Analysis of Degradation and Electrochemical Behavior of Lithium–Oxygen Batteries under Lean Electrolyte Conditions

Abstract

Lithium-oxygen batteries have garnered much attention in the past decades due to their high energy density and active material abundancy. Decreasing the electrolyte volume is critical to achieving a high energy density for practical applications. Recent works have demonstrated a serious performance limitation at lower electrolyte fillings. In this work, we study specifically the difference between flooded and lean electrolyte lithium-oxygen batteries by systematically tracing the source of performance degradation. We find that the key contributor to the decrease in performance under lean electrolyte conditions stems from the lithium metal anode rather than the cathode.
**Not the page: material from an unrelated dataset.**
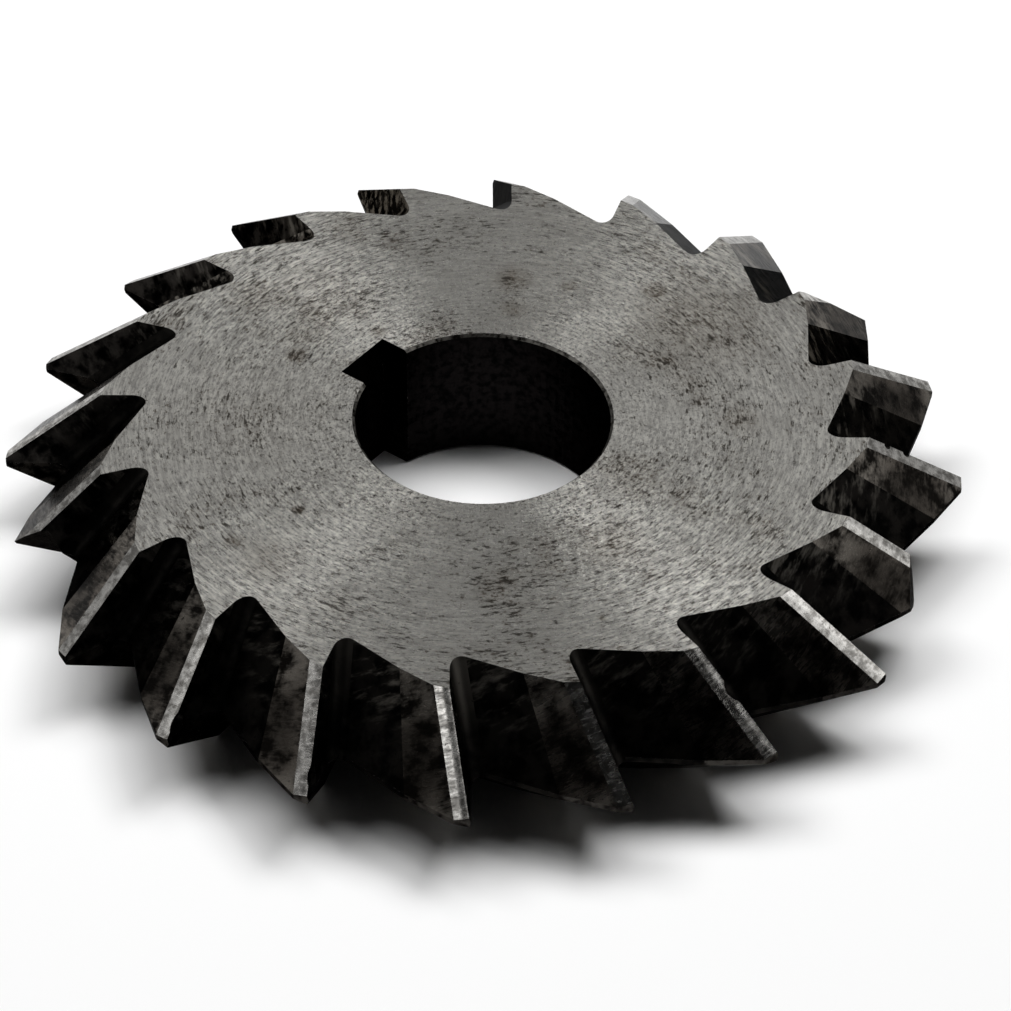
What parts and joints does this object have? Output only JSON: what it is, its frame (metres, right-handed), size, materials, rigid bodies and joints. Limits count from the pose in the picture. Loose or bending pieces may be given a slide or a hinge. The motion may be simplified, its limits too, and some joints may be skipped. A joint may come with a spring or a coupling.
{
  "type": "double angle milling cutter",
  "caption": "Double angle milling cutter with a V-shaped toothed rim, keyed bore and ground faces; some crests are broken off.",
  "frame": {"origin": "centre of the bore on the lower face of the disc, which the part lies on", "axes": "+Z along the bore axis out of the upper face, +Y from the axis through the middle of the keyway"},
  "size_m": [0.102, 0.102, 0.016],
  "materials": {
    "tool_steel": "ground tool steel with fine concentric lines, pits and faint brown stains; dull grey in the gashes"
  },
  "bodies": {
    "root": {"milling_cutter": "tool_steel"}
  },
  "joints": []
}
Solid electrolyte interphase (SEI) compositionally appears to be the same from X-ray photoelectron spectroscopy but the coverage is less uniform, and impedance is much higher under lean electrolyte conditions. Such an effect likely produced the observed poorer cycle performance at 10 microL cm−2 (∼28% cathodes pore volume filled) vs 100 microL cm−2 (278% of cathodes pore volume) at a capacity of 1.0 mAh cm−2 (0.1 mAh cm−2) using an electrolyte composition of 1 M LiTFSI in TEGDME.